Use webhooks for low-latency delivery into your platform. Keep the handler fast and idempotent. Add REST polling for backfills, audits, and DLQ replays. Many teams enable both: webhooks as the primary path and periodic polling for reconciliation or when change freezes restrict inbound firewall rules.
What is the best way to handle large attachments safely?
Keep them out of the hot path. Accept the event, persist metadata, and process attachments asynchronously using signed URLs with short expiration. Run malware scans and content policy checks in a separate worker. Store final artifacts in encrypted object storage and reference by object key only.
How do I verify webhook authenticity and prevent spoofing?
Require HTTPS, use HMAC signatures with a rotating secret, and verify in constant time. Pin to a known User-Agent and source IP range if available. Reject bodies larger than your configured limit and drop requests without the timestamp and signature headers. Rotate the secret regularly and maintain a short clock skew window.

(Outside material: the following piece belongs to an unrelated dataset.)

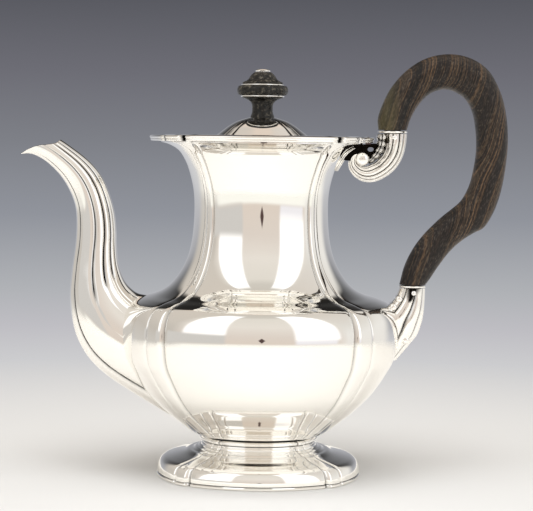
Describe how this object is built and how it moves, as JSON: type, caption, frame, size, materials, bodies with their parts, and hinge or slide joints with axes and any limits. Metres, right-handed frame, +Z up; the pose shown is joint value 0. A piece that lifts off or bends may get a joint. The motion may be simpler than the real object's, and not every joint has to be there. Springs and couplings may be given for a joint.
{
  "type": "coffee pot",
  "caption": "Footed silver coffee pot with a lobed body, an S-shaped reeded spout, a wooden loop handle and a hinged domed lid.",
  "frame": {"origin": "body axis where it meets the surface that the foot rests on", "axes": "+Z up, +X towards the handle, the spout points to -X, the lid's hinge is parallel to Y"},
  "size_m": [0.1841, 0.105, 0.1602],
  "materials": {
    "silver": "polished sterling silver with fine wear",
    "handle_wood": "striped dark wood, satin, oiled",
    "finial_wood": "near-black turned wood, waxed"
  },
  "bodies": {
    "pot": {"body_shell": "silver", "rim_moulding": "silver", "foot": "silver", "foot_base_wire": "silver", "foot_collar": "silver", "spout": "silver", "upper_socket": "silver", "lower_socket": "silver", "upper_ferrule": "silver", "lower_ferrule": "silver", "handle": "handle_wood", "upper_handle_pin": "silver", "lower_handle_pin": "silver", "body_hinge_leaf": "silver", "hinge_pin": "silver"},
    "lid": {"lid": "silver", "lid_bezel": "silver", "lid_hinge_leaf": "silver", "finial_stem": "finial_wood", "finial_lower_disc": "silver", "finial_bead": "finial_wood", "finial_upper_disc": "silver", "finial_crown": "finial_wood", "finial_bolt": "silver", "finial_washer": "silver", "finial_nut": "silver"}
  },
  "joints": [
    {"name": "lid_hinge", "type": "hinge", "parent": "pot", "child": "lid", "pos_m": [0.0396, 0, 0.1278], "axis": [0, 1, 0], "range_deg": [0, 84]}
  ]
}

What metadata should I index for search and routing?
Index envelope sender and recipients, Message-ID, Subject, top-level content types, attachment filenames and hashes, and provider event IDs. Include received timestamps and domain to support sharding. This index enables fast routing rules and investigations during incident response.
Can I test the entire pipeline locally without exposing my workstation?
Yes. Spin up your webhook service locally, tunnel with ngrok or Cloudflare Tunnel, and send test emails from a disposable inbox to your provider address. Use the REST API to fetch and replay events into your local queue. Keep synthetic fixtures for MIME edge cases so you can run regression tests in CI.